─── Available records ───

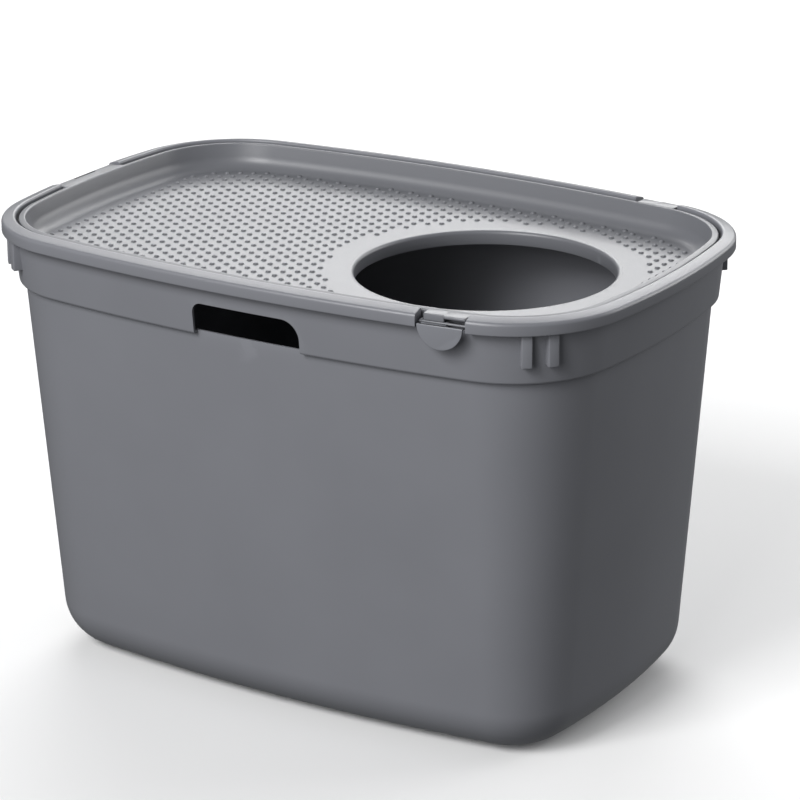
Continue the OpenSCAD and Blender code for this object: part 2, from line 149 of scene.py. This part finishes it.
# Points and faces
def quarter():
    """Stations of the outline from the +X axis to the +Y axis: centre, radius and direction."""
    rows = []
    for centre, radius, a0, a1, n in (
        (SHORT_C, SHORT_R, 0.0, SHORT_ANGLE, 8),
        (CORNER_C, CORNER_R, SHORT_ANGLE, LONG_ANGLE, 30),
        (LONG_C, LONG_R, LONG_ANGLE, math.pi / 2, 16),
    ):
        for i in range(n):
            a = a0 + (a1 - a0) * i / n
            rows.append((centre[0], centre[1], radius, math.cos(a), math.sin(a)))
    rows.append((LONG_C[0], LONG_C[1], LONG_R, 0.0, 1.0))
    return rows


def flipped(rows, sx, sy):
    """Stations mirrored in x, in y or in both."""
    return [(cx * sx, cy * sy, radius, u * sx, v * sy) for cx, cy, radius, u, v in rows]


def stations():
    """Stations all round the outline."""
    q = quarter()
    return q + flipped(q[-2::-1], -1, 1) + flipped(q[1:], -1, -1) + flipped(q[-2:0:-1], 1, -1)


STATIONS = stations()


def at(station, inset, z):
    """The point of a station that lies inset from the outline."""
    cx, cy, radius, u, v = station
    return (cx + (radius - inset) * u, cy + (radius - inset) * v, z)


def arc(cx, cz, r, a0, a1, n):
    """Points of an arc from angle a0 to a1, in degrees, in n steps."""
    angles = [math.radians(a0 + (a1 - a0) * i / n) for i in range(n + 1)]
    return [(cx + r * math.cos(a), cz + r * math.sin(a)) for a in angles]


def ring_faces(rings, points, first=0, looped=False):
    """Four-sided faces between rings of points; looped joins the last ring to the first."""
    faces = []
    for i in range(rings if looped else rings - 1):
        here, there = first + i * points, first + (i + 1) % rings * points
        for k in range(points):
            after = (k + 1) % points
            faces.append((here + k, here + after, there + after, there + k))
    return faces


# Meshes
def new_object(name, verts, faces):
    """A mesh object in the scene."""
    mesh = bpy.data.meshes.new(name)
    mesh.from_pydata(verts, [], faces)
    obj = bpy.data.objects.new(name, mesh)
    bpy.context.scene.collection.objects.link(obj)
    return obj


def clean(obj):
    """Merges points that coincide and turns all faces outwards."""
    bm = bmesh.new()
    bm.from_mesh(obj.data)
    bmesh.ops.remove_doubles(bm, verts=bm.verts, dist=1e-4)
    bmesh.ops.recalc_face_normals(bm, faces=bm.faces)
    bm.to_mesh(obj.data)
    bm.free()
    return obj


def lofted(name, rings):
    """A solid through rings of as many points each, with the first and the last ring closed."""
    points = len(rings[0])
    last = (len(rings) - 1) * points
    faces = ring_faces(len(rings), points)
    faces += [tuple(range(points)), tuple(range(last, last + points))[::-1]]
    return clean(new_object(name, [point for ring in rings for point in ring], faces))


def swept(name, profile):
    """A solid whose profile of (inset, height) runs all round the outline."""
    return lofted(name, [[at(station, inset, z) for station in STATIONS] for inset, z in profile])


def segment(name, polygon, centre, radius, middle, half_width, n=24):
    """A closed polygon of (inset, height) swept along part of one bow, about the angle middle."""
    half = math.asin(half_width / radius)
    rings = []
    for i in range(n + 1):
        a = middle - half + 2 * half * i / n
        rings.append([
            (centre[0] + (radius - inset) * math.cos(a), centre[1] + (radius - inset) * math.sin(a), z)
            for inset, z in polygon
        ])
    return lofted(name, rings)


def prism(name, outline_xz, y0, y1):
    """A polygon drawn in x and z, run along y."""
    return lofted(name, [[(x, y, z) for x, z in outline_xz] for y in (y0, y1)])


def soften(obj, round_r):
    """Rounds every edge of a plain shape."""
    bm = bmesh.new()
    bm.from_mesh(obj.data)
    bmesh.ops.bevel(bm, geom=bm.edges[:], offset=round_r, segments=3, profile=0.5, affect="EDGES")
    bm.to_mesh(obj.data)
    bm.free()
    return obj


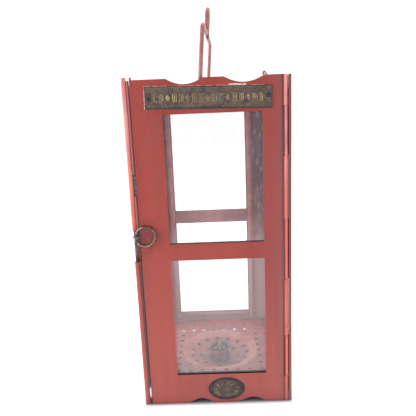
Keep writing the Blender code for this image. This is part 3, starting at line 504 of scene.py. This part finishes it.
def glass(name, sill_shade_and_dirt):
    """Old window glass: it passes light, mirrors more at a slant, and has a thin haze of dust.

    The last argument, 0 or 1, says whether the glass is darkened along the bottom of the windows and at
    the bar between them: painted shade of the gaps where the panes sit, with dirt."""
    graph = Graph(name)
    dust = graph.fade(graph.noise(24, 5, 0.7), 0.35, 0.75)
    streak = graph.fade(graph.noise(60, 3, 0.6, (1, 1, 0.12)), 0.4, 0.8)
    low = graph.fade(graph.z, 0.18, 0.03)
    haze = graph.math("ADD", 0.03, graph.times(dust, 0.025))
    haze = graph.math("ADD", haze, graph.times(streak, 0.02))
    haze = graph.math("ADD", haze, graph.times(low, 0.085))
    lower, upper = WINDOW_SILLS
    # painted shade and dirt along the sills
    bottom = graph.fade(graph.z, lower + 1.7 * MM, lower + 1.2 * MM)
    middle = graph.band(graph.z, upper - 0.6 * MM, upper + 0.7 * MM, 0.25 * MM)
    darkening = graph.times(graph.math("MAXIMUM", bottom, middle), sill_shade_and_dirt)
    haze = graph.math("MAXIMUM", haze, graph.times(darkening, 0.97))
    mirror = graph.node("ShaderNodeLayerWeight", Blend=0.12).outputs["Fresnel"]
    share = graph.math("ADD", haze, graph.times(mirror, 0.5), True)
    clear = graph.node("ShaderNodeBsdfTransparent", Color=(0.985, 0.985, 0.985))
    graph.set(Base_Color=graph.blend(darkening, DUST, GRIME_AND_SHADE), Roughness=0.12, Specular_IOR_Level=0.6)
    mix = graph.node("ShaderNodeMixShader", Fac=share)
    graph.tree.links.new(clear.outputs[0], mix.inputs[1])
    graph.tree.links.new(graph.shader.outputs[0], mix.inputs[2])
    graph.tree.links.new(mix.outputs[0], graph.output.inputs["Surface"])
    return graph.material


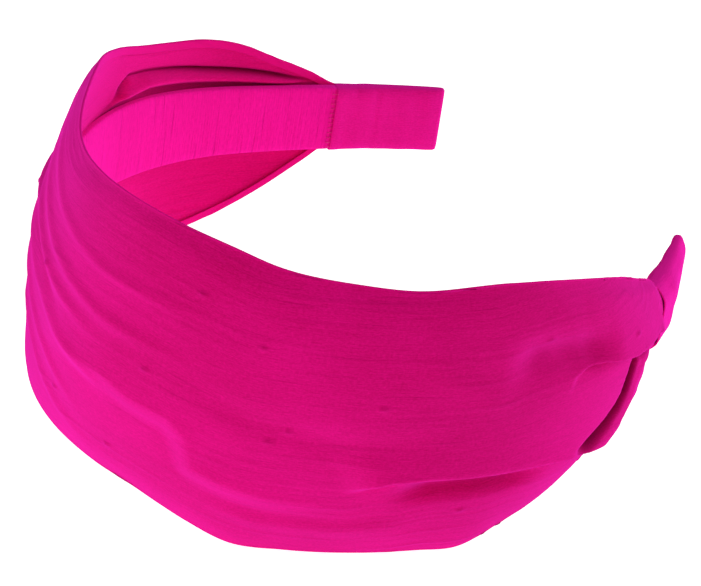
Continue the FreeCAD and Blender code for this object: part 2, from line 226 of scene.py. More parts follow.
CROWN_FOLD = (
    (-24, -6), (-5.4, -3.4), (7.4, -3.5), (15.2, -5.9), (24.4, -6.6), (28.6, -10.2),
    (30.6, -17.8), (37, -19.3), (45.4, -20.2), (54.4, -20.1), (70, -21.8),
)
LOWER_FOLD = (
    (60, -16), (69.4, -11.5), (76.4, -10.7), (83.8, -10.9), (92.6, -11), (102.6, -11.2),
    (113.2, -12.9), (123.6, -14.5), (136, -15.1), (150, -9),
)
LOWER_VALLEY = ((68, -17), (79, -14.8), (88, -14.6), (97, -14.8), (107, -14.8))
PUFF_FOLD = (
    (106, 3.5), (108.2, 8.7), (111.8, 10.1), (116.4, 10.2), (126.2, 8.0), (135.2, 6.6), (150, 3.5),
)
PUFF_HOLLOW = ((90, 14.0), (99, 14.4), (108, 14.0), (122, 12.0))
PLEAT_GAP = (
    (110, -12.8), (114.0, -11.6), (117.4, -10.3), (121.0, -8.7), (124.8, -6.4), (127.6, -4.0),
    (129.0, -0.9), (130.6, 2.0), (133, 4.2), (146, 3),
)
PLEAT_LIP = ((115, -15), (121, -13.8), (127, -11.2), (131.6, -7.6), (134, -3), (137, 0), (146, 0))

# Creases over the crown, each as (path, height, width).
CROWN_CREASES = (
    (((-62, 20), (-40, 19), (-18, 14), (6, 9), (30, 7)), 0.7, 1.7),
    (((-58, 14), (-36, 12), (-14, 7), (8, 3)), 0.8, 1.5),
    (((-60, 7), (-38, 4), (-18, 0), (2, -6), (16, -13)), 0.8, 1.9),
    (((-55, -1), (-34, -5), (-16, -12), (2, -21)), 0.7, 1.8),
    (((-50, -9), (-30, -15), (-12, -24), (4, -29)), 0.6, 2.0),
    (((-64, 27), (-42, 25.5), (-20, 22), (4, 19), (34, 18)), 0.5, 1.5),
    (((-45, 9.5), (-24, 6), (-6, 1)), -0.5, 1.2),
    (((28, -27), (44, -29), (60, -28), (78, -26)), 0.6, 2.6),
    (((24, 4), (40, -2), (60, -4), (84, -2)), -0.5, 3.2),
    (((70, 22), (84, 10), (96, 2)), 0.5, 4.0),
)
FLAP_FOLD = (
    (-88, 12.2), (-94, 14.0), (-104, 14.6), (-111, 13.8), (-123, 12.2), (-136, 10.8), (-147, 9.6),
    (-156, 8.6),
)
FLAP_GAP = (
    (-86, 10.6), (-90.5, 12.8), (-94, 15.6), (-97.6, 18.0), (-104, 17.2), (-111, 15.9), (-123, 13.7),
    (-136, 11.9), (-147, 10.2), (-156, 8.8),
)
UNDER_STRIP = ((-58, -12.2), (-75, -11.2), (-95, -10.4), (-125, -9.7), (-150, -9.2))

# Each fold's profile, its path and then the profile's other values: height, width (or edge and
# reach), and the shares of its length over which it starts and ends.
SASH_FOLDS = (
    (step, CROWN_FOLD, 1.7, 6.0, 9),
    (step, LOWER_FOLD, 2.9, 1.6, 8, 0.1, 0.1),
    (ridge, LOWER_VALLEY, -2.8, 2.6),
    (step, PUFF_FOLD, 3.0, 1.0, 11, 0.35, 0.1),
    (ridge, PUFF_HOLLOW, -2.8, 4.5),
    (ridge, PLEAT_GAP, -8.0, 1.3, 0.25, 0.2),
    (ridge, PLEAT_LIP, 0.7, 1.5, 0.3, 0.2),
    *((ridge, *crease) for crease in CROWN_CREASES),
)
LINING_FOLDS = (
    (ridge, FLAP_FOLD, -2.6, 1.5, 0.12, 0.2),
    (ridge, FLAP_GAP, 2.4, 0.8, 0.25, 0.25),
)
# The places where little light comes, given in the same way.
PLEAT_SHADE = ((ridge, PLEAT_GAP, 1.0, 1.7, 0.15, 0.1),)
SASH_SHADE = ((ridge, PUFF_HOLLOW, 0.15, 3.2), (ridge, LOWER_VALLEY, 0.15, 2.2))
LINING_SHADE = ((ridge, FLAP_GAP, 0.8, 0.5, 0.2, 0.2), (ridge, UNDER_STRIP, 0.6, 1.1, 0.05, 0.5))


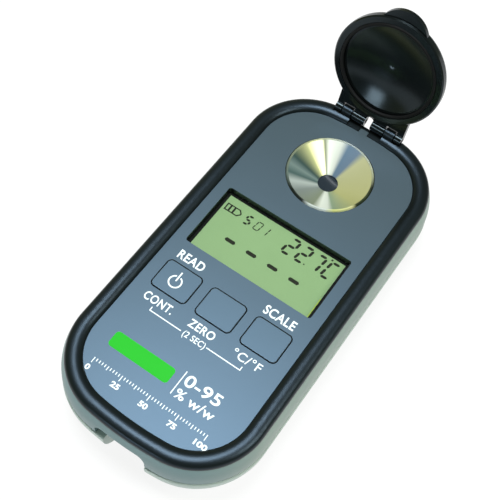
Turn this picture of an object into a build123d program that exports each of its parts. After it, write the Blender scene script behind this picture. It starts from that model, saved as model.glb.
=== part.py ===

───

Task requirements
In the records above, locate the line that contains "Turn this picture". Repeat it and every line after it, exactly, and nothing else.

Response below
Turn this picture of an object into a build123d program that exports each of its parts. After it, write the Blender scene script behind this picture. It starts from that model, saved as model.glb.
=== part.py ===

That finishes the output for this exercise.